Lebih lanjut ia menilai, perjalanan satu tahun
roda Pemprov Jabar di bawah kepemimpinan Ridwan Kamil terlalu dominan
pada tataran sosialisasi kinerja pencitraan. DPRD Jabar, ujarnya,
melihat ada beberapa hal yang harus disamakan persepsinya.
Menurut politisi senior partai berlambang bulan sabit kembar ini , dalam setahun ini masih terlalu banyak retorika dan publikasi dibandingkan kerjaan yang esensi,tutur wakil rakyat daerah pemilihan Kabupaten Karawang-Purwakarta ini.
Abdul
pun menilai Ridwan Kamil terlalu nyaman dengan pola pencitraan melalui
pemberitaan dan media sosial. Menurutnya, hal itu berdampak pada wibawa
pembangunan Jawa Barat yang mengalami penurunan. Selain itu, Ridwan
Kamil dinilai mempunyai pola komunikasi yang tidak bagus dan menciptakan
situasi tidak harmonis dengan DPRD.
"Bahkan dalam beberapa hal
yang mendasar, Jawa Barat ini mundur. Contoh yang sisa periode
sebelumnya belum dikerjakan di Kesra, di (Bidang) Perekonomian.
Komunikasi juga inginnya antara kami di dewan dan gubernur itu bisa
enak. Sekarang 'kan semacam ada hambatan," ujar Abdul.
Pola
tersebut, katanya, menciptakan harmonisasi pemerintah provinsi dengan
DPRD yang seharusnya bersinergi, terkendala dengan ego pencitraan.

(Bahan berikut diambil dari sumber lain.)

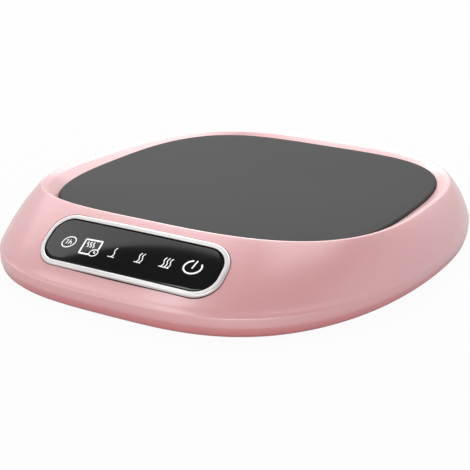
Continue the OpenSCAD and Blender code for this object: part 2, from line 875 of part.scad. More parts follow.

Kondisi itu bahkan dianggap sudah terlalu sering dan memicu terjadinya
ketidaknyamanan komunikasi antara gubernur dengan mitra kerjanya yang
secara konstitutional sudah ditunjuk yaitu DPRD.
"Pak gubernur
lebih cenderung ke media tanpa menginformasikan dulu kepada dewan.
Banyak contohnya, yang paling segar diingatan ketika wacana pemindahan
pusat pemerintahan. Beliau menyampaikan tanpa forum resmi seperti
paripurna, tiba-tiba digelindingkan dan akhirnya membuat
heboh,pungkasnya.(Ari/Red)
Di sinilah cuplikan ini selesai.